**INFORMATION SUPPLIED**.
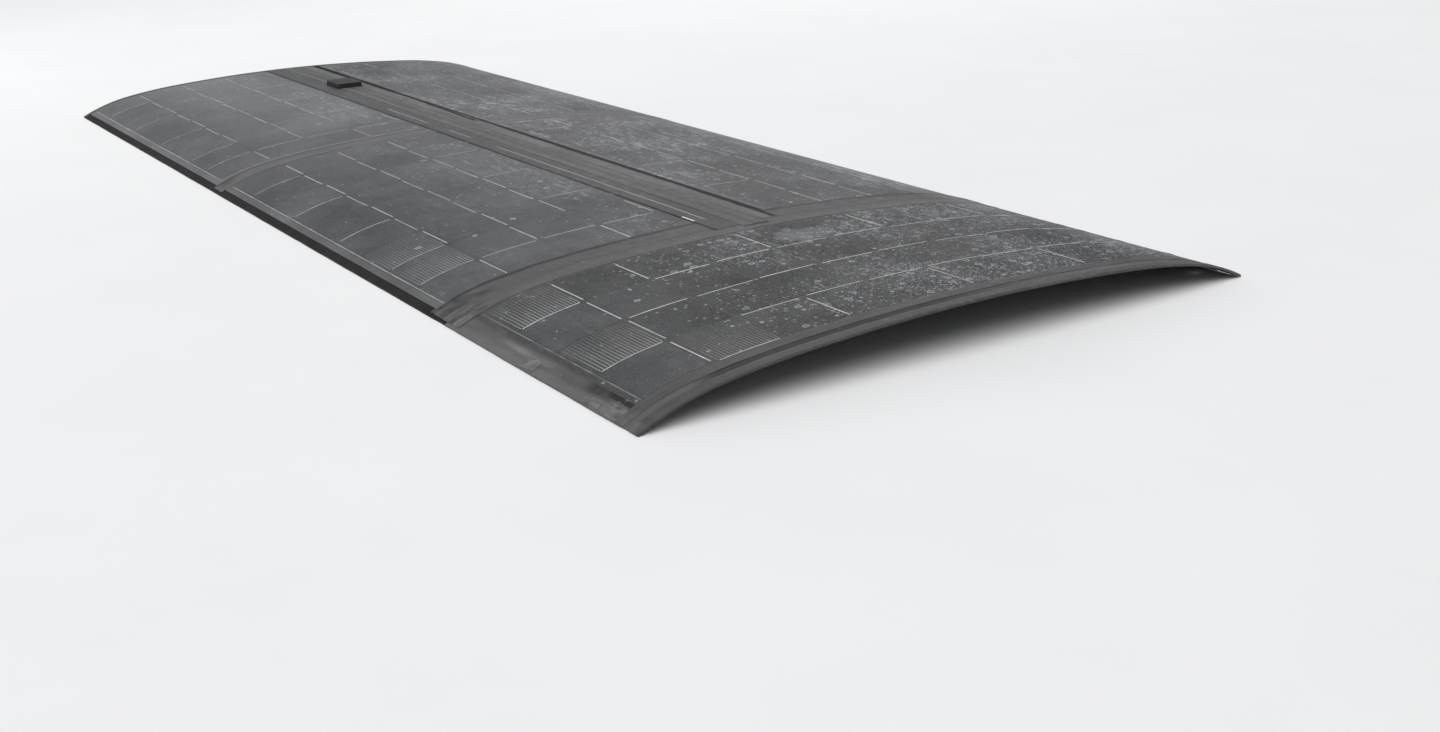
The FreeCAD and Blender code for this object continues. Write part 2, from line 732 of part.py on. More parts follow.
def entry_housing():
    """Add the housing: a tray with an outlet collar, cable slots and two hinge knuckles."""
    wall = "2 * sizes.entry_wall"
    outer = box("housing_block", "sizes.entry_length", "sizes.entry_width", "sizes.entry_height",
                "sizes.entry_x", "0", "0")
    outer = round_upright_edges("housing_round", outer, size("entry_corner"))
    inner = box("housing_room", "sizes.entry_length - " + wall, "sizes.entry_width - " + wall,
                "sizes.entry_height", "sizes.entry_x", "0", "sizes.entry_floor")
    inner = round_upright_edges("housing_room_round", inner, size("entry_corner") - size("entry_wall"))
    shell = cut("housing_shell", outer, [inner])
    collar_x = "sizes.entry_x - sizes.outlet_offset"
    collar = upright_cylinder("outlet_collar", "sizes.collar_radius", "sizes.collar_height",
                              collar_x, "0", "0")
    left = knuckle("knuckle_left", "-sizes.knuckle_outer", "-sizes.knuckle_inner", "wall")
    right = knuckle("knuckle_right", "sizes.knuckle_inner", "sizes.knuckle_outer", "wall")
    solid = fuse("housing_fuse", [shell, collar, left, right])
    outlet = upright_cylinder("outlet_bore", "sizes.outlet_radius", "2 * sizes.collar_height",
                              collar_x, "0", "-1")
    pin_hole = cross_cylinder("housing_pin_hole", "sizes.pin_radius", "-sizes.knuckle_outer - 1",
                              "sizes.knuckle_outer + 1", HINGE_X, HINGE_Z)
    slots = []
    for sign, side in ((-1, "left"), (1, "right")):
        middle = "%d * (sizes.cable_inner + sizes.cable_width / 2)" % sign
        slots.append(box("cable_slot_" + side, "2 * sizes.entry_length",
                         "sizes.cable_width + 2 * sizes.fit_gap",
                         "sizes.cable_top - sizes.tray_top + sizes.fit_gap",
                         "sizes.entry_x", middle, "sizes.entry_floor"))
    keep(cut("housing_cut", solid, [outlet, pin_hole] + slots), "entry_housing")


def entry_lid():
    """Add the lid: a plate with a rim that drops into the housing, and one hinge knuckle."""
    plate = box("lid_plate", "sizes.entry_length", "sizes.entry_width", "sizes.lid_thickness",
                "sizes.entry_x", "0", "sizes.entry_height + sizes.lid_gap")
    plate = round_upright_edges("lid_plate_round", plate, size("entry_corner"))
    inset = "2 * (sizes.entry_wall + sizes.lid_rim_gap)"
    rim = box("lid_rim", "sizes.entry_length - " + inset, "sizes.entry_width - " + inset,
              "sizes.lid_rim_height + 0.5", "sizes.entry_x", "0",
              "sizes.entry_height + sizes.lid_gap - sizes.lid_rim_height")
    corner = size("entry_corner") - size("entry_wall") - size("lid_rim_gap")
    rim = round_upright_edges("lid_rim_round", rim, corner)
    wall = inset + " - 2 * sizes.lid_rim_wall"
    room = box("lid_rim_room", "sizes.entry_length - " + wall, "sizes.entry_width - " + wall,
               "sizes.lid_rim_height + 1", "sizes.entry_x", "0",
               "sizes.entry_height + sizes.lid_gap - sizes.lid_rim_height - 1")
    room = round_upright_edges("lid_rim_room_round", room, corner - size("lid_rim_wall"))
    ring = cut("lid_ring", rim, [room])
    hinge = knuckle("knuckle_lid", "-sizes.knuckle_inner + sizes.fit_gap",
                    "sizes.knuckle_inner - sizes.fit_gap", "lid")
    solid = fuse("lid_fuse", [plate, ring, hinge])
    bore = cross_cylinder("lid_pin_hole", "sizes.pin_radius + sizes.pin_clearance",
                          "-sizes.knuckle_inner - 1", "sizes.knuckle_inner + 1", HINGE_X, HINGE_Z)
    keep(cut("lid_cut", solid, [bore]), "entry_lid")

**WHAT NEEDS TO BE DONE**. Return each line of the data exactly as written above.

**ANSWER TO THIS TASK**.
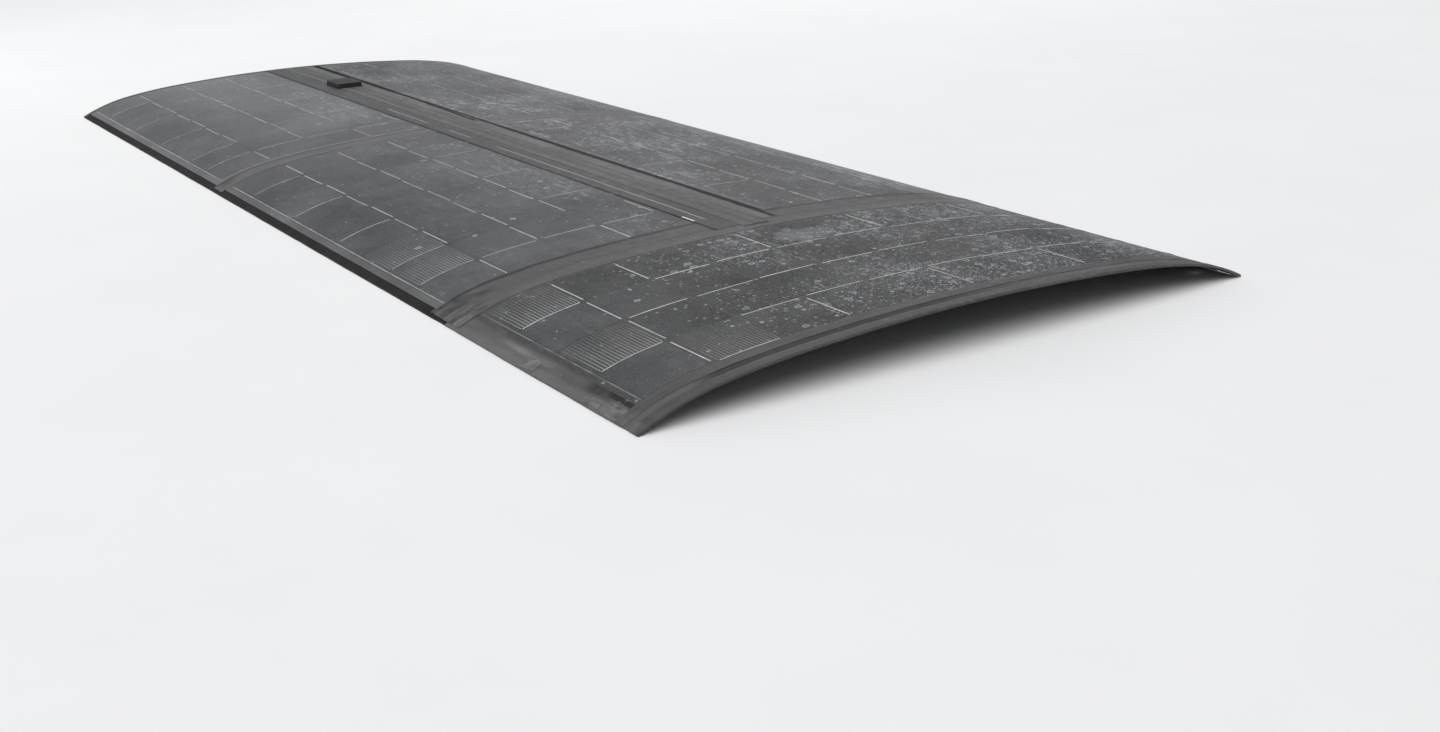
The FreeCAD and Blender code for this object continues. Write part 2, from line 732 of part.py on. More parts follow.
def entry_housing():
    """Add the housing: a tray with an outlet collar, cable slots and two hinge knuckles."""
    wall = "2 * sizes.entry_wall"
    outer = box("housing_block", "sizes.entry_length", "sizes.entry_width", "sizes.entry_height",
                "sizes.entry_x", "0", "0")
    outer = round_upright_edges("housing_round", outer, size("entry_corner"))
    inner = box("housing_room", "sizes.entry_length - " + wall, "sizes.entry_width - " + wall,
                "sizes.entry_height", "sizes.entry_x", "0", "sizes.entry_floor")
    inner = round_upright_edges("housing_room_round", inner, size("entry_corner") - size("entry_wall"))
    shell = cut("housing_shell", outer, [inner])
    collar_x = "sizes.entry_x - sizes.outlet_offset"
    collar = upright_cylinder("outlet_collar", "sizes.collar_radius", "sizes.collar_height",
                              collar_x, "0", "0")
    left = knuckle("knuckle_left", "-sizes.knuckle_outer", "-sizes.knuckle_inner", "wall")
    right = knuckle("knuckle_right", "sizes.knuckle_inner", "sizes.knuckle_outer", "wall")
    solid = fuse("housing_fuse", [shell, collar, left, right])
    outlet = upright_cylinder("outlet_bore", "sizes.outlet_radius", "2 * sizes.collar_height",
                              collar_x, "0", "-1")
    pin_hole = cross_cylinder("housing_pin_hole", "sizes.pin_radius", "-sizes.knuckle_outer - 1",
                              "sizes.knuckle_outer + 1", HINGE_X, HINGE_Z)
    slots = []
    for sign, side in ((-1, "left"), (1, "right")):
        middle = "%d * (sizes.cable_inner + sizes.cable_width / 2)" % sign
        slots.append(box("cable_slot_" + side, "2 * sizes.entry_length",
                         "sizes.cable_width + 2 * sizes.fit_gap",
                         "sizes.cable_top - sizes.tray_top + sizes.fit_gap",
                         "sizes.entry_x", middle, "sizes.entry_floor"))
    keep(cut("housing_cut", solid, [outlet, pin_hole] + slots), "entry_housing")


def entry_lid():
    """Add the lid: a plate with a rim that drops into the housing, and one hinge knuckle."""
    plate = box("lid_plate", "sizes.entry_length", "sizes.entry_width", "sizes.lid_thickness",
                "sizes.entry_x", "0", "sizes.entry_height + sizes.lid_gap")
    plate = round_upright_edges("lid_plate_round", plate, size("entry_corner"))
    inset = "2 * (sizes.entry_wall + sizes.lid_rim_gap)"
    rim = box("lid_rim", "sizes.entry_length - " + inset, "sizes.entry_width - " + inset,
              "sizes.lid_rim_height + 0.5", "sizes.entry_x", "0",
              "sizes.entry_height + sizes.lid_gap - sizes.lid_rim_height")
    corner = size("entry_corner") - size("entry_wall") - size("lid_rim_gap")
    rim = round_upright_edges("lid_rim_round", rim, corner)
    wall = inset + " - 2 * sizes.lid_rim_wall"
    room = box("lid_rim_room", "sizes.entry_length - " + wall, "sizes.entry_width - " + wall,
               "sizes.lid_rim_height + 1", "sizes.entry_x", "0",
               "sizes.entry_height + sizes.lid_gap - sizes.lid_rim_height - 1")
    room = round_upright_edges("lid_rim_room_round", room, corner - size("lid_rim_wall"))
    ring = cut("lid_ring", rim, [room])
    hinge = knuckle("knuckle_lid", "-sizes.knuckle_inner + sizes.fit_gap",
                    "sizes.knuckle_inner - sizes.fit_gap", "lid")
    solid = fuse("lid_fuse", [plate, ring, hinge])
    bore = cross_cylinder("lid_pin_hole", "sizes.pin_radius + sizes.pin_clearance",
                          "-sizes.knuckle_inner - 1", "sizes.knuckle_inner + 1", HINGE_X, HINGE_Z)
    keep(cut("lid_cut", solid, [bore]), "entry_lid")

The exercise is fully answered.